*Written request*. Find the lines of data that contain the string "from", then list them.

----

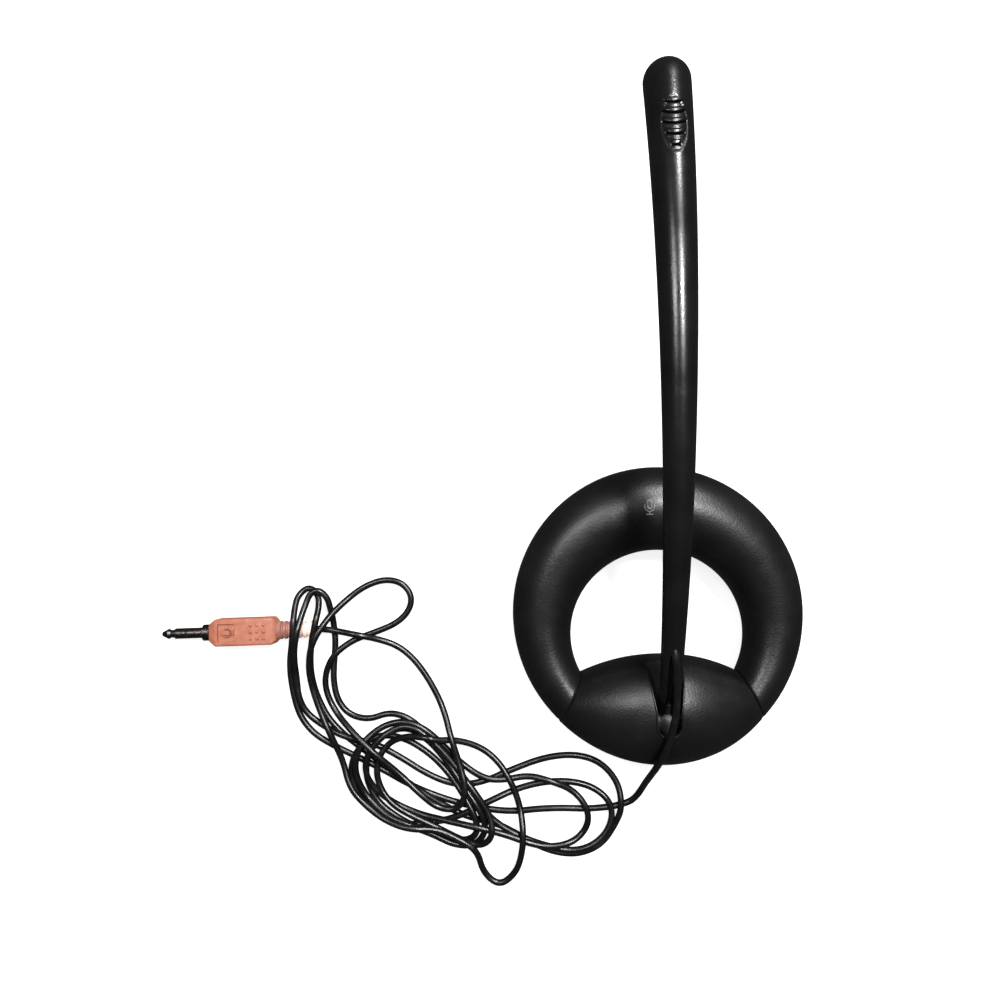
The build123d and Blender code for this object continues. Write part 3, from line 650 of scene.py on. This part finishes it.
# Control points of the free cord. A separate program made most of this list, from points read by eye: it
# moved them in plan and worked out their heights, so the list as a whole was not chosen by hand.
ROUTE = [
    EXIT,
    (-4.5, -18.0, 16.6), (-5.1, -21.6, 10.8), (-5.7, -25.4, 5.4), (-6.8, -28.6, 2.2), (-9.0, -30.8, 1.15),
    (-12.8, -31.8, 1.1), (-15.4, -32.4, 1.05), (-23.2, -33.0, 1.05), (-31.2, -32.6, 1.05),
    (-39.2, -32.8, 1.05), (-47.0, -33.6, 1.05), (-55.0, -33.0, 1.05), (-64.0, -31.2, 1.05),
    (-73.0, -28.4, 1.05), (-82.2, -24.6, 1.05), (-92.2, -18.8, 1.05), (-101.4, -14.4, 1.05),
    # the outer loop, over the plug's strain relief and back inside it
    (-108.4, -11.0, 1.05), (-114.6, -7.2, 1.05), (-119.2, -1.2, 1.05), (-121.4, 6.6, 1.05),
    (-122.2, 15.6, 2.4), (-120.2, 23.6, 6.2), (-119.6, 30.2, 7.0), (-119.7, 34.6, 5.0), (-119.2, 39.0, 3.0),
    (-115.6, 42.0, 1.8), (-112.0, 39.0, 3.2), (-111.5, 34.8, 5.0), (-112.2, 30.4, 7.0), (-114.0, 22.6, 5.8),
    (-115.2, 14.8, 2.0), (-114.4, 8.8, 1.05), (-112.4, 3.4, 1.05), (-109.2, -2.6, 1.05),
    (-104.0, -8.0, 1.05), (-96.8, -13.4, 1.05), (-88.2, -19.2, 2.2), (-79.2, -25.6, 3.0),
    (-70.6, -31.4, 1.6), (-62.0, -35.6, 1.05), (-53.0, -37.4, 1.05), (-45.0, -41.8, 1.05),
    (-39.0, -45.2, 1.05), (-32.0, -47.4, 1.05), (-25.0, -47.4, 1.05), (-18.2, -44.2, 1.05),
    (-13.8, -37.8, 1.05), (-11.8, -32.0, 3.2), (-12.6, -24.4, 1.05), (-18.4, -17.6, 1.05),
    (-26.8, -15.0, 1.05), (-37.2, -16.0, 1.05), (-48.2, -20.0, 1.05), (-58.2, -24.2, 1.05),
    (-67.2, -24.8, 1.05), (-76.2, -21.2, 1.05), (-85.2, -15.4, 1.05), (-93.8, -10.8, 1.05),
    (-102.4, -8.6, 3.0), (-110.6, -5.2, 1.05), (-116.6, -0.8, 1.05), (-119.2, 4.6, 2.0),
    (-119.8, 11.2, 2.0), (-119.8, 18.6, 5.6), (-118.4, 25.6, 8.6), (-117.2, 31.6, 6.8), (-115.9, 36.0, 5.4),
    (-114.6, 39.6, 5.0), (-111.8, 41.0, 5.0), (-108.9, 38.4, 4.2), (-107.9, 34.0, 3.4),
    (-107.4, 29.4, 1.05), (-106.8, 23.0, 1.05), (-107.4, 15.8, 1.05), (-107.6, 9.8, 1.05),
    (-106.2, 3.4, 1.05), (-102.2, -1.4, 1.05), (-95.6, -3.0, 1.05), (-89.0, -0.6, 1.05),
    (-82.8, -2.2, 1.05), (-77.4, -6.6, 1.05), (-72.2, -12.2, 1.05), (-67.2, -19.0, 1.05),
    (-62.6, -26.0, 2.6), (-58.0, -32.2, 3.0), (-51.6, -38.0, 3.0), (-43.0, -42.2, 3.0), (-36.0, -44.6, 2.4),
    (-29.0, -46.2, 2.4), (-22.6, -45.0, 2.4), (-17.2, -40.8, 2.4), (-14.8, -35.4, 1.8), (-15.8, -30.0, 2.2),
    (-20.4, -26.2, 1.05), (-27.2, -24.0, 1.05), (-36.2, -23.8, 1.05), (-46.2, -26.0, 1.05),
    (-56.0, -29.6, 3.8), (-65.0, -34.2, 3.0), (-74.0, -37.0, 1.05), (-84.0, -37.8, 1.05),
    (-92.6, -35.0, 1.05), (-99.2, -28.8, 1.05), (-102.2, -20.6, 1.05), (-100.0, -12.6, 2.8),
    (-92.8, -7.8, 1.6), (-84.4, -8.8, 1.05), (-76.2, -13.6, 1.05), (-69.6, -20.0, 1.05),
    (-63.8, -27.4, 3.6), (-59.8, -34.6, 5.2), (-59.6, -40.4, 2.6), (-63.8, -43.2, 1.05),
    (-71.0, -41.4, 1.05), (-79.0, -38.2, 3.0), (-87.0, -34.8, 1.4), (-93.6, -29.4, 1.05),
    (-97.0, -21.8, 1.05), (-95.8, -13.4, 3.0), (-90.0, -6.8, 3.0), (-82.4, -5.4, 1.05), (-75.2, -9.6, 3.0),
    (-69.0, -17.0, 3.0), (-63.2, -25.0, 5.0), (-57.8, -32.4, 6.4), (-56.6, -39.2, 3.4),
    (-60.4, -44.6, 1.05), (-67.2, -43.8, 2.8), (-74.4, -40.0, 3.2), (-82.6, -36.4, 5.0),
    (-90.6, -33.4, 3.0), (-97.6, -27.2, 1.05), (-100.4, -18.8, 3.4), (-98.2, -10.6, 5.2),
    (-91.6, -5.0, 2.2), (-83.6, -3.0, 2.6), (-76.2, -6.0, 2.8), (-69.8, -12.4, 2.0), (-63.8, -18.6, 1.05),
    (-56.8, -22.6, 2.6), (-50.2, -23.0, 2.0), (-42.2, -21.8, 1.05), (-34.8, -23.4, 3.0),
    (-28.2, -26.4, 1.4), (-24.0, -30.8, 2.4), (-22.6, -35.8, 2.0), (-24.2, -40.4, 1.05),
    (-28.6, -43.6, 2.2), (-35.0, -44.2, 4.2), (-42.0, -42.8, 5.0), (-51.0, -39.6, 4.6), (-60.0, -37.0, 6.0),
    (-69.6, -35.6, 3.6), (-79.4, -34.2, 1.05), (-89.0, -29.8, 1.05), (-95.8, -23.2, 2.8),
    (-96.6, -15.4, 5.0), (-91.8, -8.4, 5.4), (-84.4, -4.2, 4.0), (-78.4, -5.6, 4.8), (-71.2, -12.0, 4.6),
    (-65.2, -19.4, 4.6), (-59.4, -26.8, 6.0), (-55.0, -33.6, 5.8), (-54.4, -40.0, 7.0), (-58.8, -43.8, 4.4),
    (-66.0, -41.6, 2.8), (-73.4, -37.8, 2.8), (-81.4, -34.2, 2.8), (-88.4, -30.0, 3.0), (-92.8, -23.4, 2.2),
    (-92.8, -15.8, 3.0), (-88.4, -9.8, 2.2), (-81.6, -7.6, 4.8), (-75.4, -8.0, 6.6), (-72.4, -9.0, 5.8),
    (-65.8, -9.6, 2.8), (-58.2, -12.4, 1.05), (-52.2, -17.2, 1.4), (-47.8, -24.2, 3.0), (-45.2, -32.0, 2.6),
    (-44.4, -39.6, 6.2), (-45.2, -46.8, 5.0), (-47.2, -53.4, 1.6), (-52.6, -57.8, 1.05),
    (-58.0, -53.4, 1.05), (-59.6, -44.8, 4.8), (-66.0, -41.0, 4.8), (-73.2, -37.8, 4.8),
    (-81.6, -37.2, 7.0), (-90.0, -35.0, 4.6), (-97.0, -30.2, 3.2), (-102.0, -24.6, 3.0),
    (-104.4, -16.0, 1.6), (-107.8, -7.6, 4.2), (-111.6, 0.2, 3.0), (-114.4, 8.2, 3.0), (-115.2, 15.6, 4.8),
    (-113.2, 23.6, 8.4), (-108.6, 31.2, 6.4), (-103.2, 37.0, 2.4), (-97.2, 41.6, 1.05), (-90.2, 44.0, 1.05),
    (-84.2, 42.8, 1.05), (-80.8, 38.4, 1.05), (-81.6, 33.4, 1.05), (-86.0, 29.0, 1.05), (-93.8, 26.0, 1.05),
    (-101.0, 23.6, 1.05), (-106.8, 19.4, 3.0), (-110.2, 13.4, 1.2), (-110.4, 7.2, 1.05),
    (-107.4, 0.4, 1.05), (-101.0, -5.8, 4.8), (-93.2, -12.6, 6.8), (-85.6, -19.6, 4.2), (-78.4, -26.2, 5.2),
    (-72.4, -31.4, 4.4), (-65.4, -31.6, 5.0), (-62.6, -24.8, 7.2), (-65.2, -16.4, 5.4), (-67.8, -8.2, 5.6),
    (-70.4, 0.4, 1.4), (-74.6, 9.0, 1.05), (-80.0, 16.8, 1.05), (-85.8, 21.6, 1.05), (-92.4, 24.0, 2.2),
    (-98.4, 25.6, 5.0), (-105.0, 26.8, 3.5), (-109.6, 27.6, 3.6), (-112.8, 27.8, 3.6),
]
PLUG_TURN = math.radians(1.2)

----

*Complete response*.
The build123d and Blender code for this object continues. Write part 3, from line 650 of scene.py on. This part finishes it.
# Control points of the free cord. A separate program made most of this list, from points read by eye: it